Follow that with spinach salad, wilted with a little bacon from Stan Schutte’s Triple S Farm or another local meat producer, and topped with toasted walnuts.

For the main course nothing beats a locally raised turkey, although you’re unlikely to find one of those if you haven’t already arranged for it. If you’re stuck with a grocery store bird this year, you might make a note to yourself to sign up for one with a local producer at the farmer’s market next summer. DeMarco said she would be making her stuffing with a traditional mix of herbs and onions, but that it would also feature fig and walnut bread from Stewart's Artisan Breads and Desserts in Monticello (217.586.7816 |

We talked about so many possibilities for vegetables and potatoes that I won’t try to recount them all here. But DeMarco made the point that when you start with local produce, simple preparation is the key since the flavor is in the food itself.

While Thanksgiving is a great time to be mindful about the food we eat, it’s also a good time to recall that there are many among who need help just to get by right now.
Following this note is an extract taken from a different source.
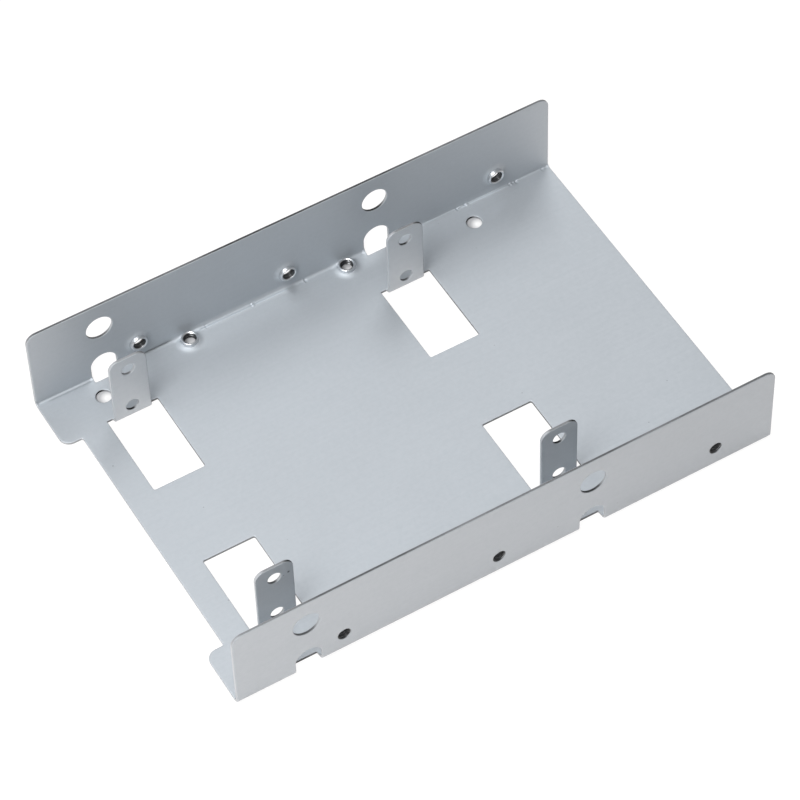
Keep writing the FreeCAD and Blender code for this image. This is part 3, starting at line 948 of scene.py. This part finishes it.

So as you’re planning what you’ll buy, you might also budget for a donation to the Eastern Illinois Food Bank. They can provide $10 worth of food for families facing hunger for every dollar contributed to them.


Silky Butternut Squash Soup with Nutmeg Cream, from Alisa DeMarco

serves 8

4 lbs butternut squash, peeled, cleaned and cut into 1 inch cubes
1 stick unsalted butter
2 medium onions, finely chopped
4 garlic cloves, finely chopped
1 celery rib, finely chopped
3 apples, peeled and diced
2 quarts vegetable stock
1/2 tsp cinnamon
1/4 tsp cayenne pepper
1 cup heavy cream
freshly grated nutmeg
fresh thyme, finely chopped

In a large 3-4 qt. saucepot, melt butter over medium heat. Add onions, garlic and celery and sweat, stirring occassionally, until translucent, about 8 minutes. Add apples and squash along with vegetable stock. Season with salt and pepper and bring to a boil. Reduce heat and simmer until vegetables and squash are just tender, about 20 minutes. Working with a blender or food processor puree soup until smooth. For a finer texture, pass soup through a sieve and return to pot. Adjust with additional stock if necessary. Add 1/2 cup of heavy cream, cinnamon, cayenne and additional salt and pepper to taste. Whip remaining cream to soft peaks and add freshly grated nutmeg. Re-warm soup and serve ladled into bowls garnished with a small dollop of nutmeg cream and chopped herbs.